Pj Gubernur DKI Harus Figur Netral dari Dua Kubu Warisan Pilkada 2017
Kota Jakarta Photo by Appai on Unsplash

Bagikan:

JAKARTA - Koordinator Komite Pemilih Indonesia (TePi Indonesia) Jeirry Sumampow memandang Penjabat (Pj) Gubernur DKI Jakarta yang nantinya dipilih harus netral dari kubu-kubu warisan Pilkada DKI 2017.

Sebagai pengingat, pemilihan Gubernur dan Wakil Gubernur DKI Jakarta pada 2017 lalu diwarnai oleh perpecahan dua kubu pendukung Anies Baswedan dan Basuki Tjahaja Purnama (Ahok) akibat narasi politik identitas.

"Bagaimananpun, Anies dipilih oleh suasana politik identitas. Dalam konteks ini, DKI yang merupakan barometer politik, kita butuh figur yang netral. Tidak ke kubu kanan dan kubu kiri yang diwariskan pilkada 2017 dan dilakukan 2019," kata Jeirry dalam diskusi bertajuk "Siapa Pantas Jadi Pj Gubernur DKI?", Kamis, 15 September.

Menurut Jeirry, DKI Jakarta punya posisi strategis sebagai pembentuk opini politik nasional. Apa yang terjadi di DKI akan dikonsumsi dan berpenagrung pada politik keseluruhan.

Karena itu, untuk meredam politik identitas yang diwariskan sejak Pilgub DKI lalu, Presiden Joko Widodo harus memilih Pj Gubernur yang bisa meredam berkembangnya opini yang memecah-belah masyarakat jelang Pemilu 2024.

"Kita butuh figur yang tidak terbebani trauma politik di 2017. Jadi, figur yang bisa membuat orang berpikir bahwa orang (Pj Gubernur) ini mampu menciptakan suasana dan kondusi yang kondusif untuk menuju 2024," ungkap Jeirry.

Selain itu, Pj Gubernur yang akan memimpin Jakarta selama dua tahun ke depan ini juga harus mengerti pengelolaan pemerintahan secara khusus di Jakarta. Kemudian, dia juga orang yang memiliki hubungan baik dengan Presiden.

"Bisa berkomunikasi baik dengan presiden. Ini penting untuk menata dan membangun kehidupan yang lebih harmonis. Kalau ada semacam ketidakcocokan koordinasi pemerintahan di pusat dan DKI akan merepotkan proses menuju 2024," ungkapnya.

Sebagai informasi, Selasa, 13 September, DPRD DKI sudah menentukan tiga nama calon pengganti Anies Baswedan yang akan memimpin Jakarta mulai 17 Oktober sampai Gubernur DKI baru dilantik sesuai hasil Pemilu 2024.
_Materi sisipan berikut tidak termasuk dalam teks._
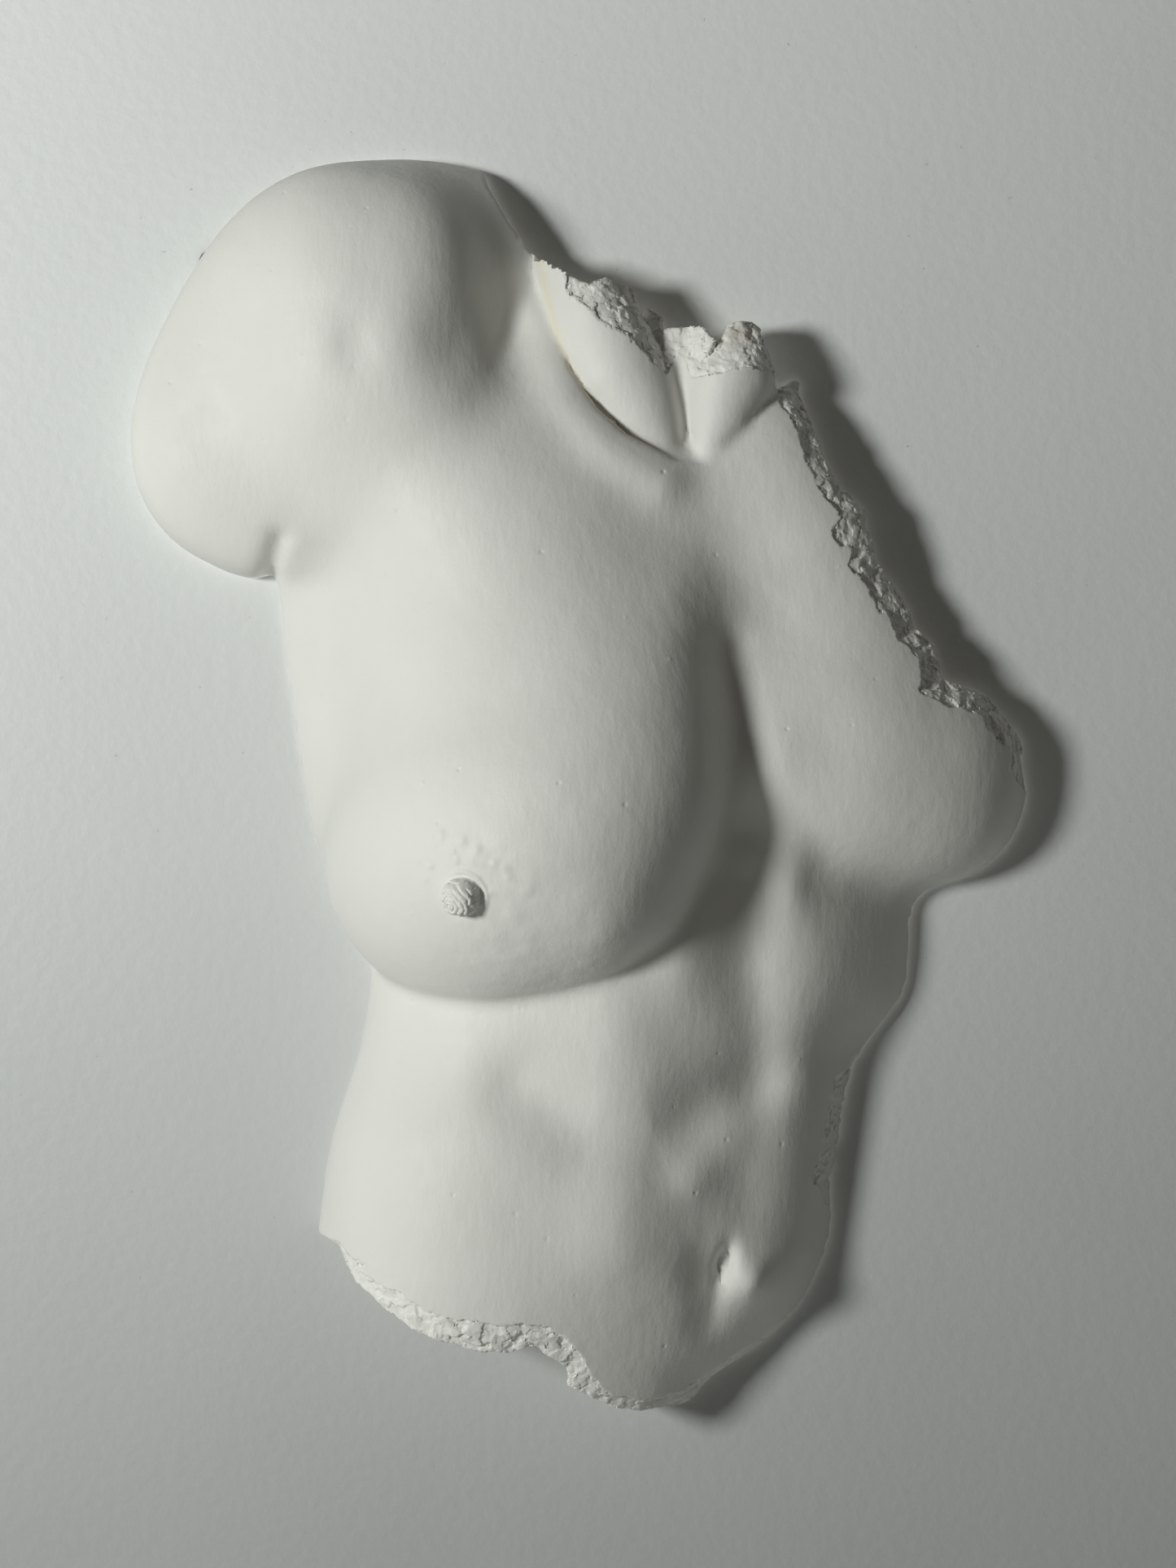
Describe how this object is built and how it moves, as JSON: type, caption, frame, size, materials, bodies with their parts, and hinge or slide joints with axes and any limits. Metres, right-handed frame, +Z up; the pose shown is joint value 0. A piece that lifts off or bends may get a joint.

Hal ini didapatkan dari hasil rapat pimpinan gabungan (rapimgab) sembilan fraksi DPRD DKI. Setiap fraksi memiliki tiga nama yang diajukan. Sehingga, total ada 27 suara yang akan dihimpun untuk menyaring calon Pj Gubernur DKI Jakarta.

Hasilnya, terjaring empat nama, yakni Kepala Sekretariat Presiden Heru Budi Hartono, Sekretaris Daerah Provinsi DKI Jakarta Marullah Matali, Dirjen Polpum Kemendagri Bahtiar, dan Deputi IV Kepala Staf Kepresidenan Bidang Informasi dan Komunikasi Politik Juri Ardiantoro.

Dari hasil rapat yang dipimpin oleh Ketua DPRD DKI Jakarta Prasetyo Edi Marsudi, menampilkan bahwa Heru mendapat 9 suara, Marullah 9 suara, Bahtiar 6 suara, dan Juri mendapat 3 suara. Otomatis, nama Juri gugur untuk diusulkan DPRD ke Kemendagri.